Zuvor hatte Breel Embolo (49.) die über weite Strecken der Partie dominierenden Schweizer in Führung geköpft. «Es ist hart für uns. Wir haben zwei Punkte verloren», resümierte der auffällig agierende Stürmer vom Bundesligisten Borussia Mönchengladbach und forderte: «Wir müssen im letzten Teil des Spielfeldes konsequenter sein und uns in den kleinen Dingen verbessern.»

Fünf Minuten vor Ultimo fühlten sich die Schweizer kurz als Sieger, als der eingewechselte Mario Gavranovic mit seiner ersten Ballberührung traf. Der Schütze stand beim Abschluss jedoch knapp im Abseits, weshalb der Treffer nach Videobeweis keine Anerkennung fand. Noch in der 90. Minute scheiterte Embolo mit einem Kopfball am starken Wales-Keeper Danny Ward. «Er war exzellent», lobte Page den Torwart.
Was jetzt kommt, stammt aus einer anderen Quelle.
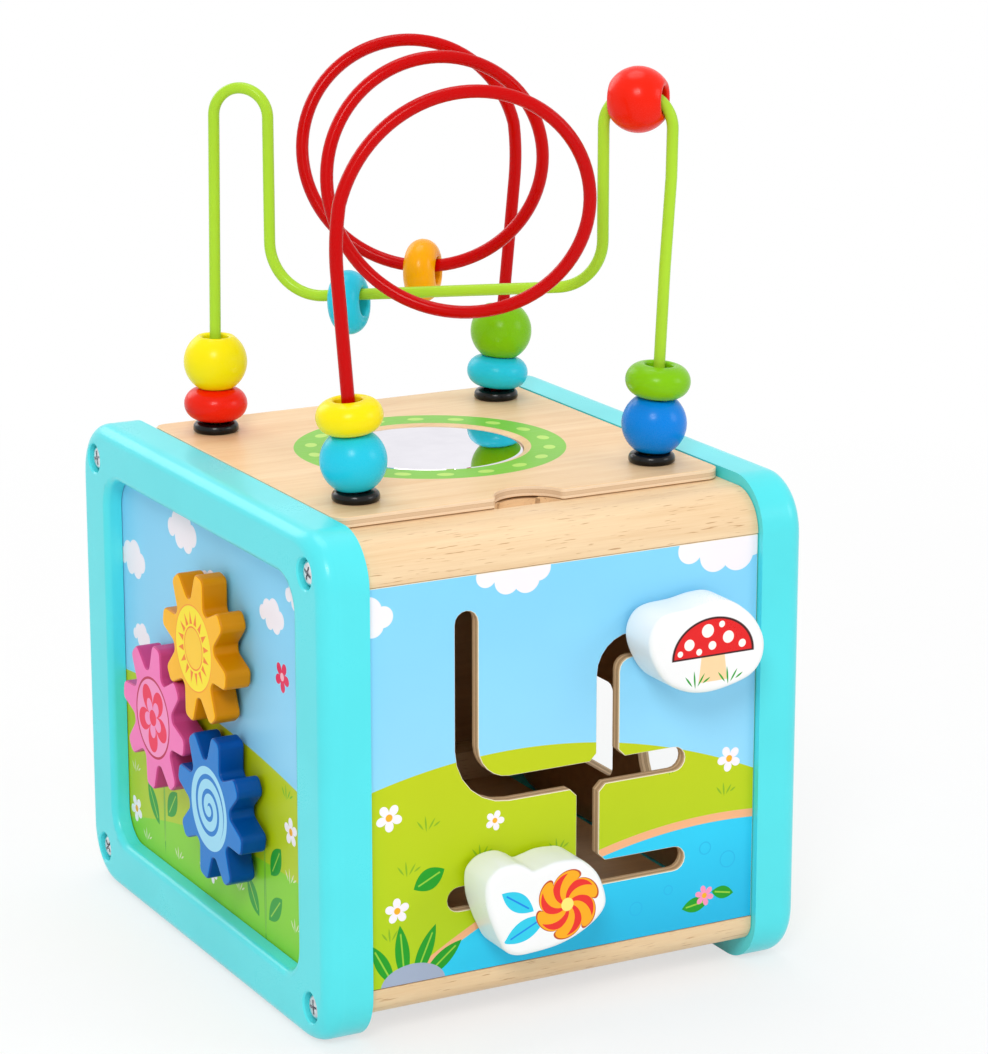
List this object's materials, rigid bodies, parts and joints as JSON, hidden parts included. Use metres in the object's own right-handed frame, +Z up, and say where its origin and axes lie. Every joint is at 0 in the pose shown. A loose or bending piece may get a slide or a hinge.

Bei sommerlichen Temperaturen bemühten sich beide Teams von Beginn an um offensive Akzente, scheuten dabei aber zunächst das große Risiko. Die erste Chance gehörte den Walisern, doch Moore vom englischen Zweitligisten Cardiff City scheiterte mit einem Kopfball am glänzend reagierenden Yann Sommer im Schweizer Tor.

Wales steht defensiv gut

Die Eidgenossen hatten zwar etwas mehr Spielanteile, taten sich gegen die gut gestaffelte Defensive der Insel-Kicker aber schwer. Dennoch gab es Chancen. Innenverteidiger Fabian Schär hätte nach einem Eckball fast per Hacke getroffen, doch Ward rettete mit einer starken Fußparade. Danach vergab der Ex-Frankfurter Haris Seferovic zweimal.

Dazwischen gab es viel Leerlauf. Die Waliser, bei denen Trainer Ryan Giggs wegen eines anstehenden Gerichtsprozesses die EM nur aus der Ferne verfolgen kann, boten kaum Räume und suchten selbst nur sporadisch den Weg nach vorne. Den Schweizern fehlte es an Ideen und der nötigen Präzision.

Nach dem Wechsel legten die Schweizer einen furiosen Start hin. Zunächst scheiterte Embolo nach einem Klasse-Solo am erneut stark reagierenden Ward. Doch der 24-Jährige erhielt umgehend eine zweite Chance, die er nutzte, als er den anschließenden Eckball per Kopf im Netz versenkte. Die Führung verlieh dem überlegenen Team von Trainer Petkovic noch mehr Selbstvertrauen. Der Wolfsburger Kevin Mbabu hätte schnell den zweiten Treffer nachlegen können, verzog aber aus verheißungsvoller Position.

Ramsey: «Wir können stolz sein»

Erst nach einer Stunde meldet sich die Waliser in der Offensive zurück. Ein Schuss von Abwehrspieler Ben Davies wurde jedoch noch leicht abgefälscht und verfehlte dadurch knapp das Tor. Auf der Gegenseite verpasste Embolo mit einem Schlenzer um wenige Zentimeter seinen zweiten Treffer.

Doch der Schwung der Eidgenossen erlahmte. «Wir sind ein bisschen passiver geworden», kritisierte Petkovic. Das sollte sich rächen. Im Anschluss an eine Ecke kam Moore frei zum Kopfball und ließ Sommer keine Chance. «Wir können stolz auf den Punkt sein. Darauf können wir aufbauen», sagte Mittelfeldspieler Aaron Ramsey mit Blick auf das zweite Gruppenspiel gegen die Türkei und richtete eine Kampfansage an die Konkurrenz: «Wir können uns definitiv verbessern.»